Ansar Al-'Adl
04-12-2005, 10:51 PM
Apr.*9, 2005. 01:00*AM
John Paul II forged links with Islam
JAVED AKBAR
OPINION
The year 1492 A.D. is branded on the Muslim psyche. It is the year Granada fell to the Spanish armies of Ferdinand and Isabella who sought to wipe out the Muslim and Jewish presence, not just from Spain, but from the continent of Europe altogether.
Encouraged by Pope Sixtus IV's endorsement, Queen Isabella and King Ferdinand began their Holy War: "The desire we have to serve God and our devotion to his holy Catholic faith cause us to subordinate all our own interests in the hope that Christendom should be rid of the infidels of Granada, uprooted and driven out of Spain" (Chronicles of the Crusades, edited by Elizabeth Hallam, Bramley Books, 1997).
What followed was an all-out holocaust, referred to euphemistically as an "Inquisition." It was one of the darkest periods in human history which left 2.4 million Muslims dead, millions more expelled and the rest forcibly baptized.
The "Andalusia syndrome" is never far from the Muslim mind. Throughout the centuries since the fall of Granada, Muslims could never recover from the sense of injustice, of the catastrophic loss of a pluralistic society.
Andalusia was a tolerant synthesis of cultures, a seat of higher learning, open debates, flourishing arts.
It was a social mosaic with a remarkable notion of harmony, involving Judaism, Christianity and Islam living together in tranquility for more than 700 years. It was Andalusia that sowed the seeds of the Renaissance in the West.
On May 6, 2001, Pope John Paul II visited the Great Umayyad Mosque in Damascus, a historic event in Christian-Muslim relations unequalled since a group of Christian missionaries visited Prophet Muhammad at his mosque in Medina during the early days of Islam. The Pontiff's gesture was hailed in the Muslim world as a step towards healing the long-festering wounds of the past.
The mosque courtyard houses the tomb of Yahya, one of Islam's prophets who is revered by Christians as Saint John the Baptist.
The Pope's visit to the mosque was not just a ceremonial one; he meditated at the saint's tomb, listened to the recitation from the Holy Qur'an and conferred with Syria's Grand Mufti, Sheikh Ahmed Kaftaro.
John Paul II was touched by the warmth and the serenity of the historic place. "You know," he said, "it is the first time in 2,000 years that a Pope enters a mosque. For me, too, it is an important day."
Earlier, the Vatican set the tone for its new vision of reconciliation between the Roman Catholic Church and other major religions when the Pope offered an apology for his Church's intolerant attitude towards other faiths throughout its nearly 2,000-year history.

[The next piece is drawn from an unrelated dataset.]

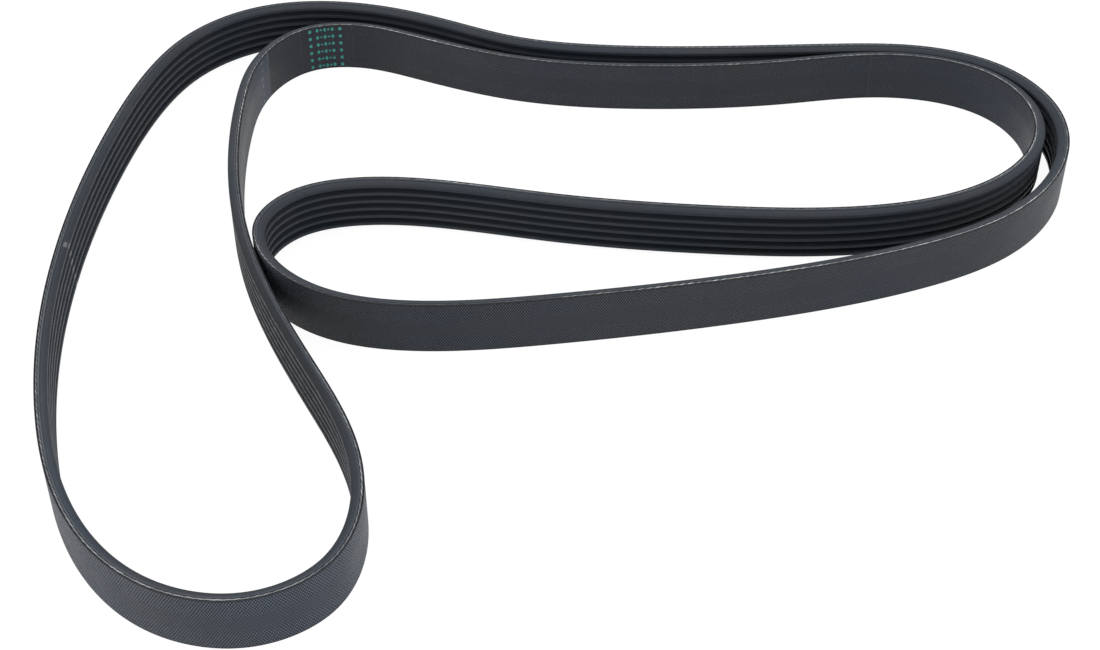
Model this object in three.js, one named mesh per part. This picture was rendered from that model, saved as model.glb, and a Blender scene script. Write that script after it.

The high point of the visit was his sincere prayer that Muslim and Christian scholars will henceforth "present our two great religious communities in a respectful dialogue and never more as communities in conflict."
Critics in the Muslim world believe that the Vatican's talk about mutual forgiveness by Muslims and Christians is not enough.
They marvelled at the Pope's reluctance to apologize for the Catholic Church's role in launching and funding the Crusades and the unequivocal support for the Inquisition.
They pointed to apologies he had earlier offered to Jews and to Greek Orthodox Christians in an effort to take the Catholic Church on a path of spiritual purification.
A similar apology to Muslims would have transformed his visit to the Umayyad Mosque into a major turning point in history. It would have brought to a close painful memories in the spirit of acknowledging the wrongdoings of the past, thus infusing the future with renewed hope.
Pope John Paul II was a supreme leader of the Catholic Church who, in a number of magnanimous gestures, acknowledged the wrongs of the past.
In the Muslim world, he will be remembered as the Pontiff who wanted to forge links with Muslims.
His legacy challenges the next Pope to continue along this path, taking further steps to bring these two major monotheistic religions closer and to erase the lingering sad memories of the Crusades.
Religion and revelation should bring us together and must not separate us into warring camps.
In the meantime, Muslims continue to wait for the dawn of a new era, an era when the Christian spirit of love and respect prevails over man's greed, arrogance, and lust for power, money and oil.
Javed Akbar is director of outreach at the Pickering Islamic Centre.